* Required task *
In full and without alteration, repeat the material.

* Given data *

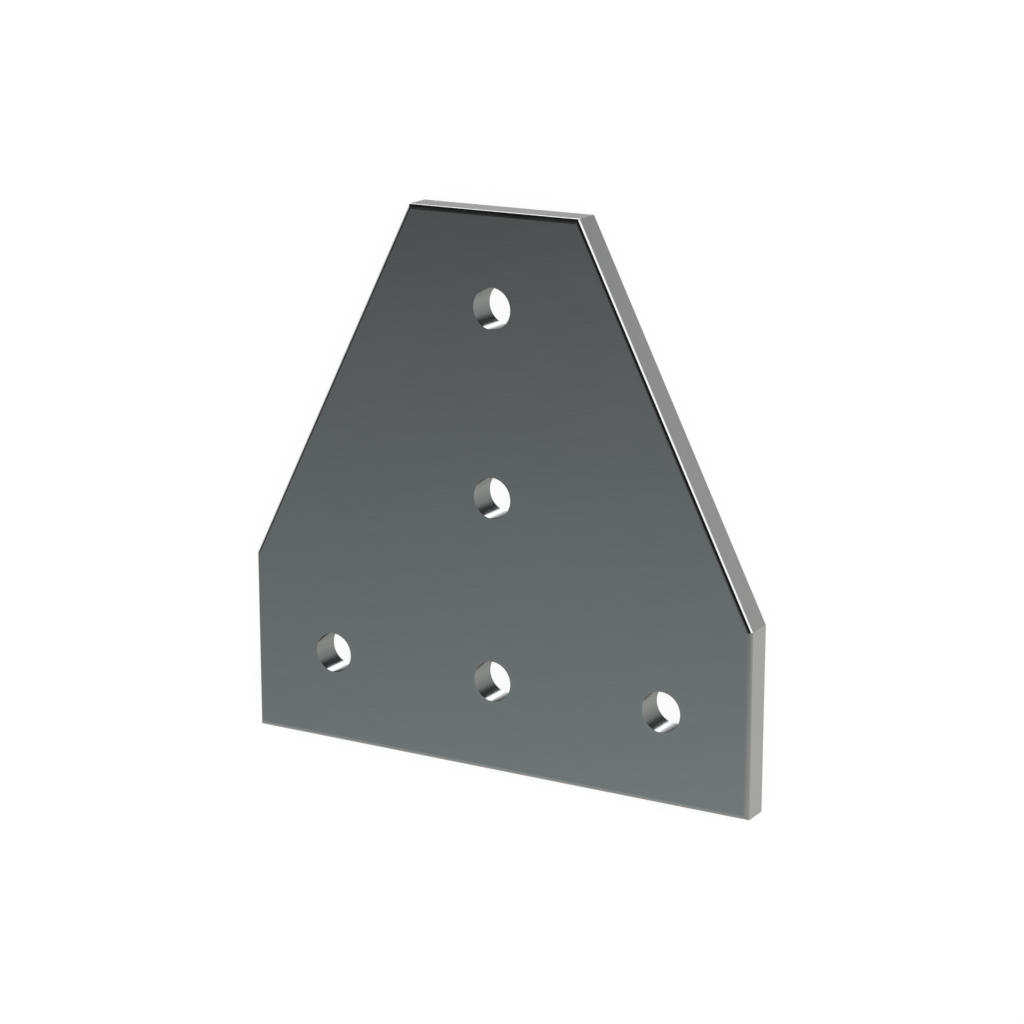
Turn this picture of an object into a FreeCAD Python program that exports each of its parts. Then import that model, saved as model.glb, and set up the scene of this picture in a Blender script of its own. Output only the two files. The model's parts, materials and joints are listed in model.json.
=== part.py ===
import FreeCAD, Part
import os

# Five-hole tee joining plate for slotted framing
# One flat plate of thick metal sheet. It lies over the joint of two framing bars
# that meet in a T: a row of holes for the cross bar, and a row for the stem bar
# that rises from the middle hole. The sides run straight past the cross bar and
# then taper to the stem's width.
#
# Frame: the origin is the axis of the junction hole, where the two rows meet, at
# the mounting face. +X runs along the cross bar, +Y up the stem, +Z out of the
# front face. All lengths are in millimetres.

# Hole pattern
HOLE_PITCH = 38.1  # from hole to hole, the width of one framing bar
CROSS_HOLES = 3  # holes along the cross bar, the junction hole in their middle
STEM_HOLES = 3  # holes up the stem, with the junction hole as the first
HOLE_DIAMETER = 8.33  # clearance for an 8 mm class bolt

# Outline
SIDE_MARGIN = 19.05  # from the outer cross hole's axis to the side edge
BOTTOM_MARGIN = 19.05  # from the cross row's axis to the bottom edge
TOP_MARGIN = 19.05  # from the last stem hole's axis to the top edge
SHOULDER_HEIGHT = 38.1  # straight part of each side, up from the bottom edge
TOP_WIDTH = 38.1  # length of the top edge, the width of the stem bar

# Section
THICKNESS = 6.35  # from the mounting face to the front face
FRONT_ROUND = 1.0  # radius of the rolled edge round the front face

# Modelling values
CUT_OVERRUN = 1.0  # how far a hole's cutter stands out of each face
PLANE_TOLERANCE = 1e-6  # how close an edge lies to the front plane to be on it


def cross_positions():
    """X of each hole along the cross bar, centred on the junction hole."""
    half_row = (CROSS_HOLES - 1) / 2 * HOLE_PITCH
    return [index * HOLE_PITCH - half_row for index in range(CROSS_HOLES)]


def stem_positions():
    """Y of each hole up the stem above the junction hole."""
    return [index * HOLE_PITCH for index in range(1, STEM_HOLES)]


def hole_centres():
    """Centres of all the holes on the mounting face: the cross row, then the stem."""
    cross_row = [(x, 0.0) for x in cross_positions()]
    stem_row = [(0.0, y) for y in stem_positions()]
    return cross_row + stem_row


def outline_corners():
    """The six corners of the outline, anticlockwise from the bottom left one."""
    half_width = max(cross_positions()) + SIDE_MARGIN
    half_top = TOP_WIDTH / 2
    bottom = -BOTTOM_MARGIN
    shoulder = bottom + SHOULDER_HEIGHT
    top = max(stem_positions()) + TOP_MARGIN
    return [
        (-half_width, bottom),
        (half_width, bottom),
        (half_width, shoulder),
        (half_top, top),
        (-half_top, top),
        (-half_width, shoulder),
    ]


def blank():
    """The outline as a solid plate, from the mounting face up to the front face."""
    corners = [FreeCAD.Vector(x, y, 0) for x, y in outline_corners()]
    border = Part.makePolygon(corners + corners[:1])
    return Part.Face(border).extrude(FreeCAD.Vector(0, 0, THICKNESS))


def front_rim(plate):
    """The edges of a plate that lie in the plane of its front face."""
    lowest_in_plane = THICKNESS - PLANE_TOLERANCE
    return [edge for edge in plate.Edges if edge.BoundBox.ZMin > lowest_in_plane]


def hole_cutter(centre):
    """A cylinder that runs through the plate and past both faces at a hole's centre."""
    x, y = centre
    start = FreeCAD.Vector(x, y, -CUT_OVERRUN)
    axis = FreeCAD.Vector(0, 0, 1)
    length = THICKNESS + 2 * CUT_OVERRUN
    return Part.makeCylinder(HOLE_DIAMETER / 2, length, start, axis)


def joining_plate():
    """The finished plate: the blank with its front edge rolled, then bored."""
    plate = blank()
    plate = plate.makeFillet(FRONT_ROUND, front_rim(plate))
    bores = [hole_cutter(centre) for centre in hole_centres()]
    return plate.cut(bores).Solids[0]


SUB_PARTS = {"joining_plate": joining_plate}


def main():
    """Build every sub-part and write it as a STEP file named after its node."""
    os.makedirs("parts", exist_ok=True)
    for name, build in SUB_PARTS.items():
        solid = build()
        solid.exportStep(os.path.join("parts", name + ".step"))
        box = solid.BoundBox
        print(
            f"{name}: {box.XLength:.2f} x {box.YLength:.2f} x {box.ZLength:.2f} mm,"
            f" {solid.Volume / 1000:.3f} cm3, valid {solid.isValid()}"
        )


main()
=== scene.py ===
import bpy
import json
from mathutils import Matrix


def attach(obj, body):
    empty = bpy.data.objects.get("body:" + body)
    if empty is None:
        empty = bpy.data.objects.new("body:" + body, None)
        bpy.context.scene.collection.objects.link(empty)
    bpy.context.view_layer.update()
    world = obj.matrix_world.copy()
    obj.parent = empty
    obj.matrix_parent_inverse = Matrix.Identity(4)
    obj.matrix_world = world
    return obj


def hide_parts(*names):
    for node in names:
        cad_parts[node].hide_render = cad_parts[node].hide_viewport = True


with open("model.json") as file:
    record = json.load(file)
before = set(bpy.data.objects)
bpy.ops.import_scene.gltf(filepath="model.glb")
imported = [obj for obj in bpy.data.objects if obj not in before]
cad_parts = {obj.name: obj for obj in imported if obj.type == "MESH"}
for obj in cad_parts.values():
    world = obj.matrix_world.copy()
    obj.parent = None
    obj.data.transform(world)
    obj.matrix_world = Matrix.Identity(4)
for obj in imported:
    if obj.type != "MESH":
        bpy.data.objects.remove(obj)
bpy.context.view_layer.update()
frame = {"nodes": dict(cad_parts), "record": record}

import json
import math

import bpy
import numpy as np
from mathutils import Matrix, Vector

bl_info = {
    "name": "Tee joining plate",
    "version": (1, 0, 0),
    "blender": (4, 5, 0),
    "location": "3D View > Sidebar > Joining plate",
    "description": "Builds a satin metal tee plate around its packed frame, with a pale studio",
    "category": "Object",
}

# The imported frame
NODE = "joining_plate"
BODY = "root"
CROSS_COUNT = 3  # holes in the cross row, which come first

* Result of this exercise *
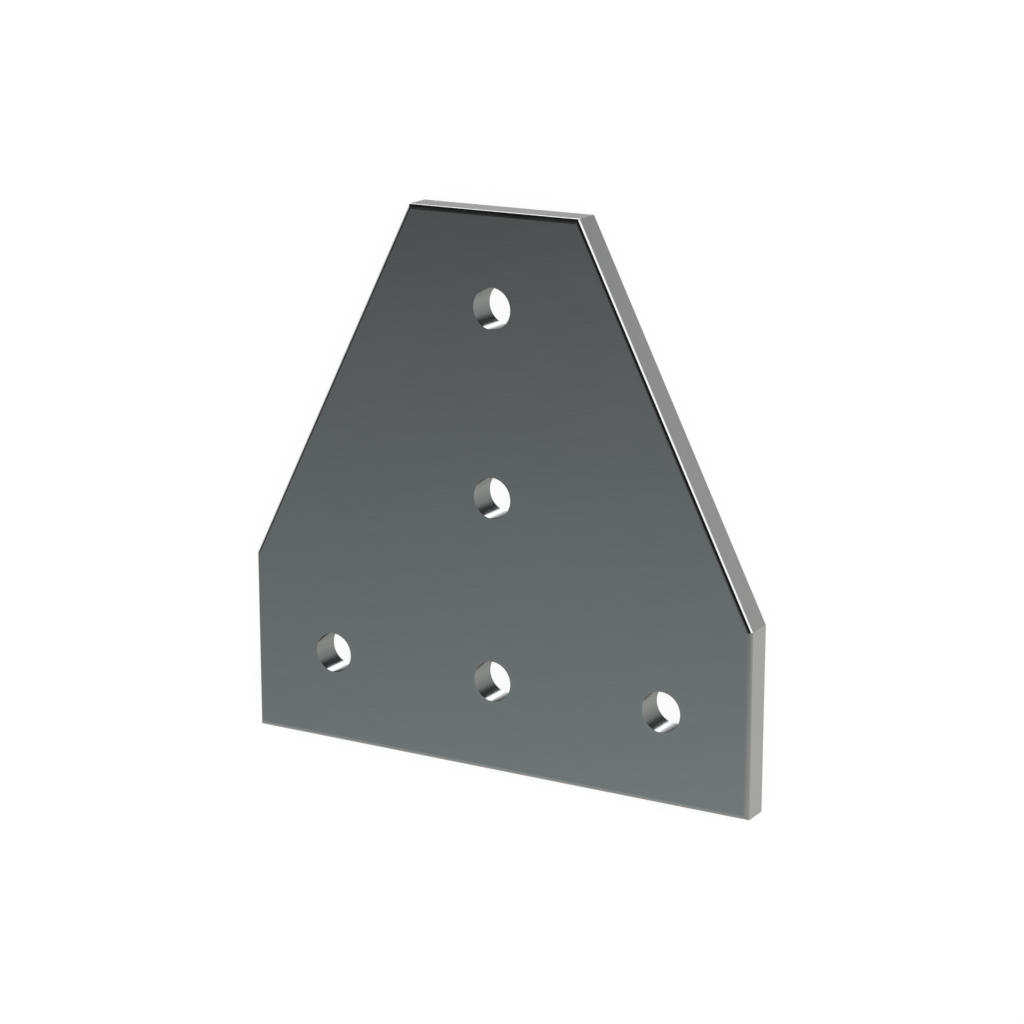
Turn this picture of an object into a FreeCAD Python program that exports each of its parts. Then import that model, saved as model.glb, and set up the scene of this picture in a Blender script of its own. Output only the two files. The model's parts, materials and joints are listed in model.json.
=== part.py ===
import FreeCAD, Part
import os

# Five-hole tee joining plate for slotted framing
# One flat plate of thick metal sheet. It lies over the joint of two framing bars
# that meet in a T: a row of holes for the cross bar, and a row for the stem bar
# that rises from the middle hole. The sides run straight past the cross bar and
# then taper to the stem's width.
#
# Frame: the origin is the axis of the junction hole, where the two rows meet, at
# the mounting face. +X runs along the cross bar, +Y up the stem, +Z out of the
# front face. All lengths are in millimetres.

# Hole pattern
HOLE_PITCH = 38.1  # from hole to hole, the width of one framing bar
CROSS_HOLES = 3  # holes along the cross bar, the junction hole in their middle
STEM_HOLES = 3  # holes up the stem, with the junction hole as the first
HOLE_DIAMETER = 8.33  # clearance for an 8 mm class bolt

# Outline
SIDE_MARGIN = 19.05  # from the outer cross hole's axis to the side edge
BOTTOM_MARGIN = 19.05  # from the cross row's axis to the bottom edge
TOP_MARGIN = 19.05  # from the last stem hole's axis to the top edge
SHOULDER_HEIGHT = 38.1  # straight part of each side, up from the bottom edge
TOP_WIDTH = 38.1  # length of the top edge, the width of the stem bar

# Section
THICKNESS = 6.35  # from the mounting face to the front face
FRONT_ROUND = 1.0  # radius of the rolled edge round the front face

# Modelling values
CUT_OVERRUN = 1.0  # how far a hole's cutter stands out of each face
PLANE_TOLERANCE = 1e-6  # how close an edge lies to the front plane to be on it


def cross_positions():
    """X of each hole along the cross bar, centred on the junction hole."""
    half_row = (CROSS_HOLES - 1) / 2 * HOLE_PITCH
    return [index * HOLE_PITCH - half_row for index in range(CROSS_HOLES)]


def stem_positions():
    """Y of each hole up the stem above the junction hole."""
    return [index * HOLE_PITCH for index in range(1, STEM_HOLES)]


def hole_centres():
    """Centres of all the holes on the mounting face: the cross row, then the stem."""
    cross_row = [(x, 0.0) for x in cross_positions()]
    stem_row = [(0.0, y) for y in stem_positions()]
    return cross_row + stem_row


def outline_corners():
    """The six corners of the outline, anticlockwise from the bottom left one."""
    half_width = max(cross_positions()) + SIDE_MARGIN
    half_top = TOP_WIDTH / 2
    bottom = -BOTTOM_MARGIN
    shoulder = bottom + SHOULDER_HEIGHT
    top = max(stem_positions()) + TOP_MARGIN
    return [
        (-half_width, bottom),
        (half_width, bottom),
        (half_width, shoulder),
        (half_top, top),
        (-half_top, top),
        (-half_width, shoulder),
    ]


def blank():
    """The outline as a solid plate, from the mounting face up to the front face."""
    corners = [FreeCAD.Vector(x, y, 0) for x, y in outline_corners()]
    border = Part.makePolygon(corners + corners[:1])
    return Part.Face(border).extrude(FreeCAD.Vector(0, 0, THICKNESS))


def front_rim(plate):
    """The edges of a plate that lie in the plane of its front face."""
    lowest_in_plane = THICKNESS - PLANE_TOLERANCE
    return [edge for edge in plate.Edges if edge.BoundBox.ZMin > lowest_in_plane]


def hole_cutter(centre):
    """A cylinder that runs through the plate and past both faces at a hole's centre."""
    x, y = centre
    start = FreeCAD.Vector(x, y, -CUT_OVERRUN)
    axis = FreeCAD.Vector(0, 0, 1)
    length = THICKNESS + 2 * CUT_OVERRUN
    return Part.makeCylinder(HOLE_DIAMETER / 2, length, start, axis)


def joining_plate():
    """The finished plate: the blank with its front edge rolled, then bored."""
    plate = blank()
    plate = plate.makeFillet(FRONT_ROUND, front_rim(plate))
    bores = [hole_cutter(centre) for centre in hole_centres()]
    return plate.cut(bores).Solids[0]


SUB_PARTS = {"joining_plate": joining_plate}


def main():
    """Build every sub-part and write it as a STEP file named after its node."""
    os.makedirs("parts", exist_ok=True)
    for name, build in SUB_PARTS.items():
        solid = build()
        solid.exportStep(os.path.join("parts", name + ".step"))
        box = solid.BoundBox
        print(
            f"{name}: {box.XLength:.2f} x {box.YLength:.2f} x {box.ZLength:.2f} mm,"
            f" {solid.Volume / 1000:.3f} cm3, valid {solid.isValid()}"
        )


main()
=== scene.py ===
import bpy
import json
from mathutils import Matrix


def attach(obj, body):
    empty = bpy.data.objects.get("body:" + body)
    if empty is None:
        empty = bpy.data.objects.new("body:" + body, None)
        bpy.context.scene.collection.objects.link(empty)
    bpy.context.view_layer.update()
    world = obj.matrix_world.copy()
    obj.parent = empty
    obj.matrix_parent_inverse = Matrix.Identity(4)
    obj.matrix_world = world
    return obj


def hide_parts(*names):
    for node in names:
        cad_parts[node].hide_render = cad_parts[node].hide_viewport = True


with open("model.json") as file:
    record = json.load(file)
before = set(bpy.data.objects)
bpy.ops.import_scene.gltf(filepath="model.glb")
imported = [obj for obj in bpy.data.objects if obj not in before]
cad_parts = {obj.name: obj for obj in imported if obj.type == "MESH"}
for obj in cad_parts.values():
    world = obj.matrix_world.copy()
    obj.parent = None
    obj.data.transform(world)
    obj.matrix_world = Matrix.Identity(4)
for obj in imported:
    if obj.type != "MESH":
        bpy.data.objects.remove(obj)
bpy.context.view_layer.update()
frame = {"nodes": dict(cad_parts), "record": record}

import json
import math

import bpy
import numpy as np
from mathutils import Matrix, Vector

bl_info = {
    "name": "Tee joining plate",
    "version": (1, 0, 0),
    "blender": (4, 5, 0),
    "location": "3D View > Sidebar > Joining plate",
    "description": "Builds a satin metal tee plate around its packed frame, with a pale studio",
    "category": "Object",
}

# The imported frame
NODE = "joining_plate"
BODY = "root"
CROSS_COUNT = 3  # holes in the cross row, which come first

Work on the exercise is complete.